* **GIVEN MATERIAL**:
• • • • • • •

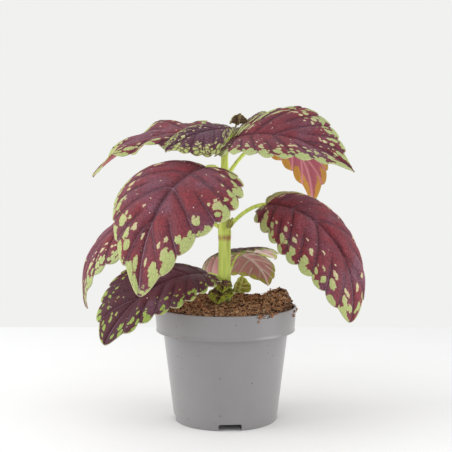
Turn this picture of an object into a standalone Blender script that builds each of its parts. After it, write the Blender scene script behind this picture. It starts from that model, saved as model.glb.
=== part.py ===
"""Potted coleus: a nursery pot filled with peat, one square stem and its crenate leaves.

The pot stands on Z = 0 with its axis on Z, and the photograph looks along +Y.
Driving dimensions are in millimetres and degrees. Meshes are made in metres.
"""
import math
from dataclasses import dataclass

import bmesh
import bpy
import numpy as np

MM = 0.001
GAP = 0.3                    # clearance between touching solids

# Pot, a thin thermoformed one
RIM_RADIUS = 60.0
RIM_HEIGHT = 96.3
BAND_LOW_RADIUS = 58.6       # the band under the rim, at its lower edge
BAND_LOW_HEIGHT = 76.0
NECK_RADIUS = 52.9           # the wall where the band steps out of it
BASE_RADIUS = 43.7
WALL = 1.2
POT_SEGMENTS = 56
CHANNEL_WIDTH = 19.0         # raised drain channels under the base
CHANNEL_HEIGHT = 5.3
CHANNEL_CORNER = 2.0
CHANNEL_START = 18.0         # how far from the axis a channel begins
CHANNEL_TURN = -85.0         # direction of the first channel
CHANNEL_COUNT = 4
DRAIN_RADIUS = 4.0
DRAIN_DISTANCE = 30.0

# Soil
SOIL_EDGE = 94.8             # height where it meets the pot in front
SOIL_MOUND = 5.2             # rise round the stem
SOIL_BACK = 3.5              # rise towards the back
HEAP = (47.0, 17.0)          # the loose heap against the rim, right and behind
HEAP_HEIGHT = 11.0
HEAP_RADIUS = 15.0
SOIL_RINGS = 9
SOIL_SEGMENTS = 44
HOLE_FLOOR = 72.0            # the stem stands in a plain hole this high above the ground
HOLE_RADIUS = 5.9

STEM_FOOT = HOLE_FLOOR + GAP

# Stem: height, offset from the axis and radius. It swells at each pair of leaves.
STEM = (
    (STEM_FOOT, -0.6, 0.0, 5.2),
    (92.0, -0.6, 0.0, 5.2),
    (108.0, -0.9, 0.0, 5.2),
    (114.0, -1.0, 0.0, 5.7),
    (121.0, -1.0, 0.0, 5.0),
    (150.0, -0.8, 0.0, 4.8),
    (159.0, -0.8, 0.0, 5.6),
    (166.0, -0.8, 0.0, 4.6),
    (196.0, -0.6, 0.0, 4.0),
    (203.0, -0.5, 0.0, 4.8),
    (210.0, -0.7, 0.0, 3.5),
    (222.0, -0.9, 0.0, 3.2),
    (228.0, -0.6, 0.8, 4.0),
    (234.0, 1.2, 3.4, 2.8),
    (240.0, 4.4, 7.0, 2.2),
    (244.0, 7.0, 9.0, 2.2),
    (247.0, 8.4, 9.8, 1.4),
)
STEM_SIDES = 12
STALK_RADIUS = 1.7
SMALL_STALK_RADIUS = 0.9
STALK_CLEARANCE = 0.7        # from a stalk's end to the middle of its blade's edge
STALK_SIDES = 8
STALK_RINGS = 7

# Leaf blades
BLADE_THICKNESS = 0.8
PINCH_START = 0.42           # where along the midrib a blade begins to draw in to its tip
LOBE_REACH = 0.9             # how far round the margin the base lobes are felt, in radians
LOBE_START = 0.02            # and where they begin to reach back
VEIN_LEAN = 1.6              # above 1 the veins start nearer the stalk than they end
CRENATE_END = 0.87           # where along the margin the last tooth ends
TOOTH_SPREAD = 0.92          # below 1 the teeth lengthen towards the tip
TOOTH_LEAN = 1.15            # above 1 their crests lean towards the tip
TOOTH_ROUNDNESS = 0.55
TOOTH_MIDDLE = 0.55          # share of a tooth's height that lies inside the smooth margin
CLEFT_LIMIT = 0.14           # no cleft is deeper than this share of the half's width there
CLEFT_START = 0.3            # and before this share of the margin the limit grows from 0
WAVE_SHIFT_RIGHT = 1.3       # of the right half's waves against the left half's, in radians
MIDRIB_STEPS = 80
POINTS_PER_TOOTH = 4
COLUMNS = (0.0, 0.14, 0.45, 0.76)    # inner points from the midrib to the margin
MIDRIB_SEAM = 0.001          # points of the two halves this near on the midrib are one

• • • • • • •

* **WHAT TO DO**: Each line above must be printed exactly as it appears.

* **EXPECTED ANSWER**:
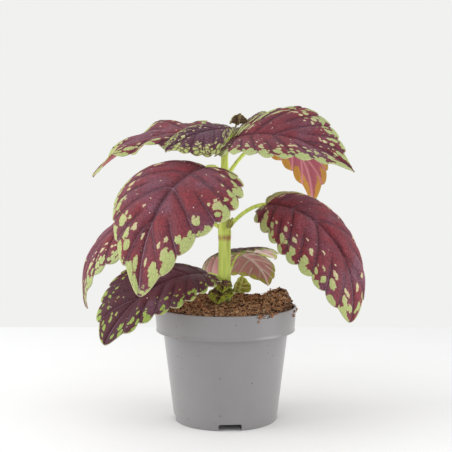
Turn this picture of an object into a standalone Blender script that builds each of its parts. After it, write the Blender scene script behind this picture. It starts from that model, saved as model.glb.
=== part.py ===
"""Potted coleus: a nursery pot filled with peat, one square stem and its crenate leaves.

The pot stands on Z = 0 with its axis on Z, and the photograph looks along +Y.
Driving dimensions are in millimetres and degrees. Meshes are made in metres.
"""
import math
from dataclasses import dataclass

import bmesh
import bpy
import numpy as np

MM = 0.001
GAP = 0.3                    # clearance between touching solids

# Pot, a thin thermoformed one
RIM_RADIUS = 60.0
RIM_HEIGHT = 96.3
BAND_LOW_RADIUS = 58.6       # the band under the rim, at its lower edge
BAND_LOW_HEIGHT = 76.0
NECK_RADIUS = 52.9           # the wall where the band steps out of it
BASE_RADIUS = 43.7
WALL = 1.2
POT_SEGMENTS = 56
CHANNEL_WIDTH = 19.0         # raised drain channels under the base
CHANNEL_HEIGHT = 5.3
CHANNEL_CORNER = 2.0
CHANNEL_START = 18.0         # how far from the axis a channel begins
CHANNEL_TURN = -85.0         # direction of the first channel
CHANNEL_COUNT = 4
DRAIN_RADIUS = 4.0
DRAIN_DISTANCE = 30.0

# Soil
SOIL_EDGE = 94.8             # height where it meets the pot in front
SOIL_MOUND = 5.2             # rise round the stem
SOIL_BACK = 3.5              # rise towards the back
HEAP = (47.0, 17.0)          # the loose heap against the rim, right and behind
HEAP_HEIGHT = 11.0
HEAP_RADIUS = 15.0
SOIL_RINGS = 9
SOIL_SEGMENTS = 44
HOLE_FLOOR = 72.0            # the stem stands in a plain hole this high above the ground
HOLE_RADIUS = 5.9

STEM_FOOT = HOLE_FLOOR + GAP

# Stem: height, offset from the axis and radius. It swells at each pair of leaves.
STEM = (
    (STEM_FOOT, -0.6, 0.0, 5.2),
    (92.0, -0.6, 0.0, 5.2),
    (108.0, -0.9, 0.0, 5.2),
    (114.0, -1.0, 0.0, 5.7),
    (121.0, -1.0, 0.0, 5.0),
    (150.0, -0.8, 0.0, 4.8),
    (159.0, -0.8, 0.0, 5.6),
    (166.0, -0.8, 0.0, 4.6),
    (196.0, -0.6, 0.0, 4.0),
    (203.0, -0.5, 0.0, 4.8),
    (210.0, -0.7, 0.0, 3.5),
    (222.0, -0.9, 0.0, 3.2),
    (228.0, -0.6, 0.8, 4.0),
    (234.0, 1.2, 3.4, 2.8),
    (240.0, 4.4, 7.0, 2.2),
    (244.0, 7.0, 9.0, 2.2),
    (247.0, 8.4, 9.8, 1.4),
)
STEM_SIDES = 12
STALK_RADIUS = 1.7
SMALL_STALK_RADIUS = 0.9
STALK_CLEARANCE = 0.7        # from a stalk's end to the middle of its blade's edge
STALK_SIDES = 8
STALK_RINGS = 7

# Leaf blades
BLADE_THICKNESS = 0.8
PINCH_START = 0.42           # where along the midrib a blade begins to draw in to its tip
LOBE_REACH = 0.9             # how far round the margin the base lobes are felt, in radians
LOBE_START = 0.02            # and where they begin to reach back
VEIN_LEAN = 1.6              # above 1 the veins start nearer the stalk than they end
CRENATE_END = 0.87           # where along the margin the last tooth ends
TOOTH_SPREAD = 0.92          # below 1 the teeth lengthen towards the tip
TOOTH_LEAN = 1.15            # above 1 their crests lean towards the tip
TOOTH_ROUNDNESS = 0.55
TOOTH_MIDDLE = 0.55          # share of a tooth's height that lies inside the smooth margin
CLEFT_LIMIT = 0.14           # no cleft is deeper than this share of the half's width there
CLEFT_START = 0.3            # and before this share of the margin the limit grows from 0
WAVE_SHIFT_RIGHT = 1.3       # of the right half's waves against the left half's, in radians
MIDRIB_STEPS = 80
POINTS_PER_TOOTH = 4
COLUMNS = (0.0, 0.14, 0.45, 0.76)    # inner points from the midrib to the margin
MIDRIB_SEAM = 0.001          # points of the two halves this near on the midrib are one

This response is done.